The opposition, which includes the Roman Catholic Church and the New Centre Right party members, already has filed 1,300 amendments to the bill, Reuters reported:
Most of the amendments were demanded by a parliamentary grouping including the New Centre Right (NCD) party, which governs in coalition with (Prime Minister Matteo) Renzi’s PD and has clashed with the premier over social issues including gay civil unions.
“We are absolutely opposed to this legislation, to the message it puts across: that anyone can freely smoke a spliff,” prominent NCD deputy Maurizio Lupi in a statement.
Among the detractors is Pope Francis, who previously condemned drug addiction and its effect on youth.
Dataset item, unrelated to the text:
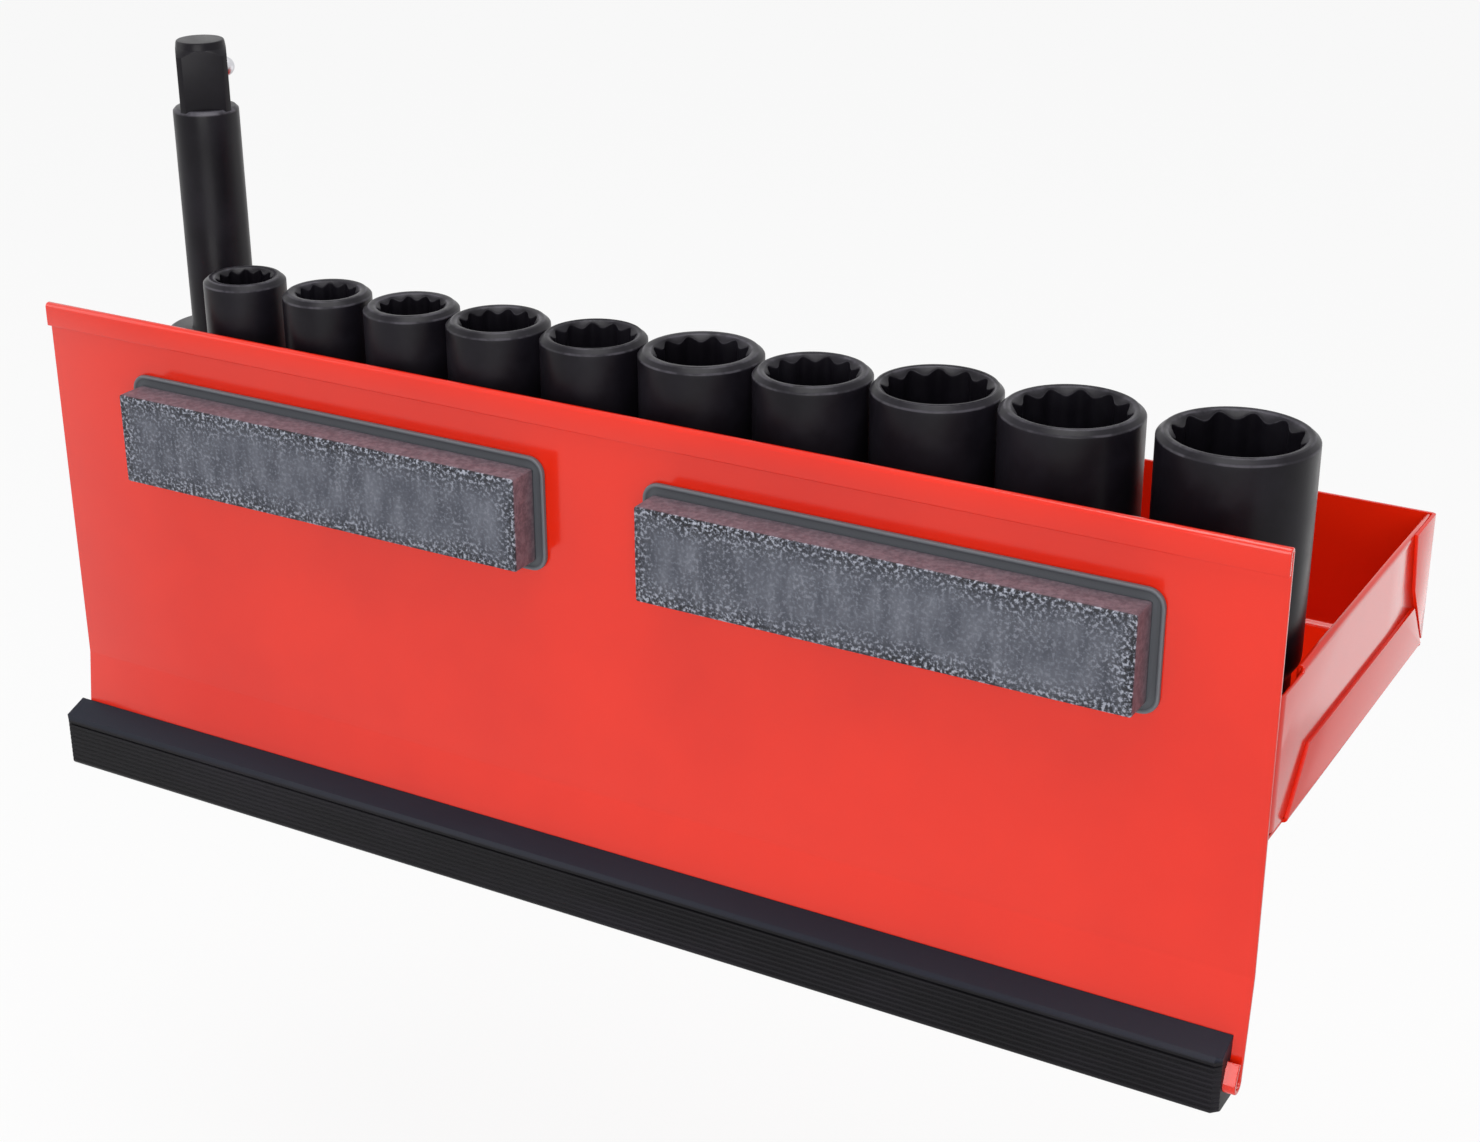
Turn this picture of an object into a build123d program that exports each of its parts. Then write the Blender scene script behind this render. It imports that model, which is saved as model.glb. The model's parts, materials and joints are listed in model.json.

When addressing a drug enforcement conference in Rome in 2014, Pope Francis said there should be “no yielding or compromise” in the conversation on drug addiction, according to a Reuters report at the time:
“The scourge of drug use continues to spread inexorably, fed by a deplorable commerce which transcends national and continental borders,” he said. “Attempts, however limited, to legalize so-called ‘recreational drugs,’ are not only highly questionable from a legislative standpoint, but they fail to produce the desired effects,” the pope said.
Italy’s recreational cannabis bill has been hailed by pro-legalization groups such as the Drug Policy Alliance, which said that legalization in Italy could be a “catalyst” for Europe.
“Italy has rarely if ever provided leadership in Europe on drug policy reform,” Ethan Nadelmann, executive director of the U.S.-based Drug Policy Alliance, said in a press release, “which is why this bill, if it becomes law, will be of great significance not just within Italy but regionally and even globally.
“With five more U.S. states preparing to vote on marijuana legalization on November 8, and Canada poised to legalize marijuana next year, Italy could well provide the catalyst that Europe needs to move forward in ending marijuana prohibition.”
The parliament will re-open debate in September, according to the Reuters report.